Limitations & Future Work¶
- Dependence on a fixed icosahedron with 20 viewpoints + 9 candidates per viewpoint: The number of viewpoints, candidates, and sub-point cloud size \(M=8192\) are all fixed hyperparameters. Whether they are optimal for point clouds of different scales or sparseness is not discussed.
- The parameters \(\sigma=15\) and \(s=100\) in the reward function are manually tuned constants based on the MOS range: These may require retuning when changing datasets or annotation scales, and a sensitivity analysis is lacking.
- Poor performance of all methods when trained on SJTU: The cross-dataset scenario SJTU\(\rightarrow\)WPC is actually inferior to MM-PCQA, indicating that the advantages of this framework on small datasets can be offset by domain gaps, and its generalization to completely new object categories remains limited.
- Computational overhead: The preprocessing pipeline (20 viewpoints \(\times\) projection + ray intersection + KNN) is quite heavy. Although the paper provides inference FLOPs, it lacks report on actual preprocessing time, casting doubt on its real-time applicability.
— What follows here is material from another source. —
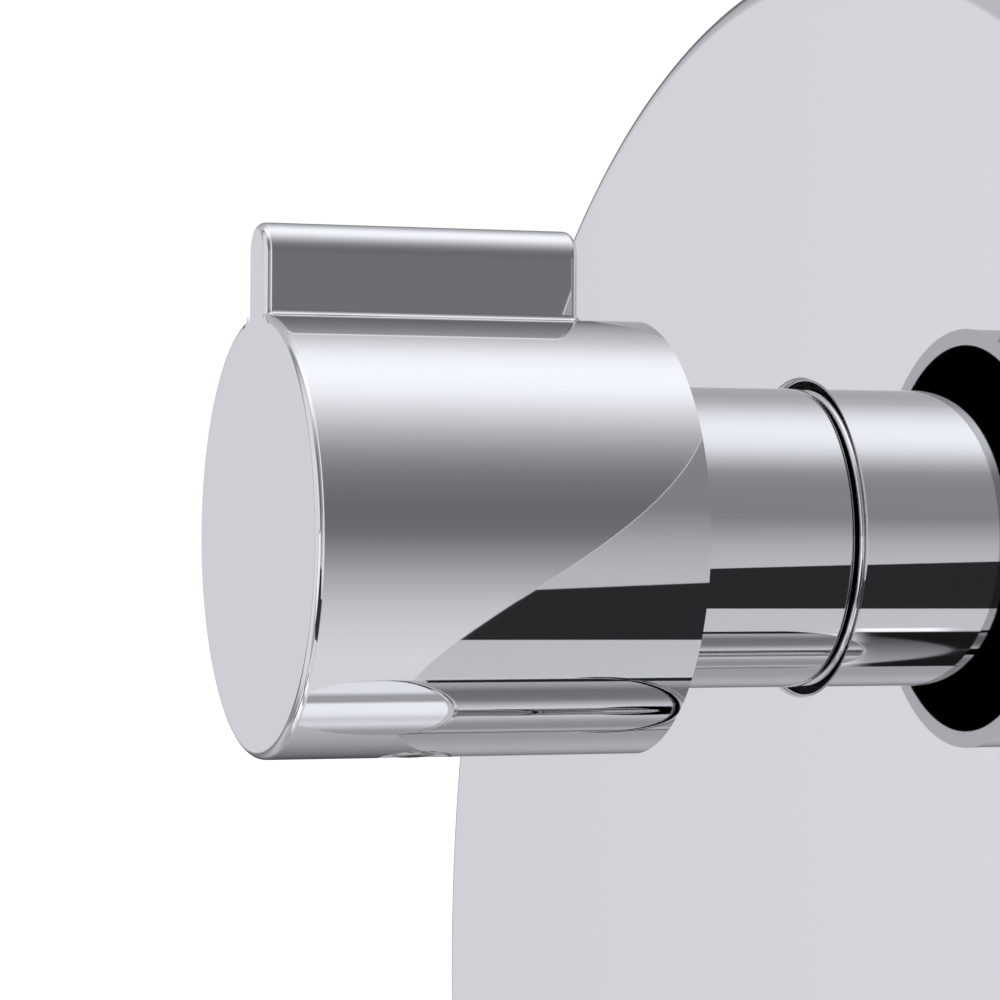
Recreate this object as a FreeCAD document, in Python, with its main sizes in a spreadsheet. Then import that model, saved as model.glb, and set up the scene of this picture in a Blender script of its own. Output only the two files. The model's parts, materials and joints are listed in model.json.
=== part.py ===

- Future improvements: making the number of viewpoints/candidates adaptive to object complexity; extending the contextual bandit into multi-step selection (e.g., coarse viewpoint selection followed by sub-point cloud selection); explicitly modeling perceptual uncertainty in the reward.
Related Work & Insights¶
- vs. MM-PCQA: MM-PCQA performs late concatenation/fusion of 2D projections and 3D point clouds without geometric correspondence. In contrast, R3-PCQA first establishes accurate 2D–3D correspondences using ray-reprojection before fusion, and only fuses features on quality-salient sub-point clouds. It achieves comprehensive leads in SRCC/PLCC across all three databases (WPC SRCC of 0.9017 vs. 0.8414).
- vs. GMS-3DQA / MFT-PCQA: Although also multi-modal/multi-view, they mostly rely on uniform sampling or simple Transformer integration, lacking "selective attention." R3-PCQA explicitly selects critical sub-point clouds via RL, which ablation studies prove superior to concatenating or pooling all sub-point clouds.
- vs. PointNet++ styled downsampling: Traditional FPS/KNN hierarchical sampling aims to process dense point clouds efficiently while preserving geometry. In contrast, the KNN sub-point cloud extraction in this paper is designed to obtain local neighborhoods around anchor seed points determined by the rays for quality assessment, serving a different purpose.
- Insight: Quality assessment tasks (image, video, 3D) generally face the contradiction of "analyzing everything is too expensive, while averaging discards key degraded regions." R3-PCQA's "contextual bandit + attention credit assignment" provides a transferable paradigm for "adaptive selection of key regions."
Rating¶
- Novelty: ⭐⭐⭐⭐⭐ First to introduce RL (contextual bandits) into PCQA, and the concept of establishing 2D–3D correspondences via ray-reprojection is clean.
- Experimental Thoroughness: ⭐⭐⭐⭐ Three databases + cross-dataset validation + three sets of ablation studies + two types of visualization makes it solid; however, sensitivity analysis for key hyperparameters (number of viewpoints, \(\sigma\)/\(s\), \(M\)) is missing.
- Writing Quality: ⭐⭐⭐⭐⭐ Clear logical progression with point-to-point alignment between motivations, mechanisms, and designs, mapping the three HVS mechanisms throughout the paper.
- Value: ⭐⭐⭐⭐ Achieves SOTA on three NR-PCQA databases with good generalization. The "adaptive key-region selection" paradigm is highly referable for general quality assessment tasks, though the preprocessing is heavy and its real-time applicability remains to be validated.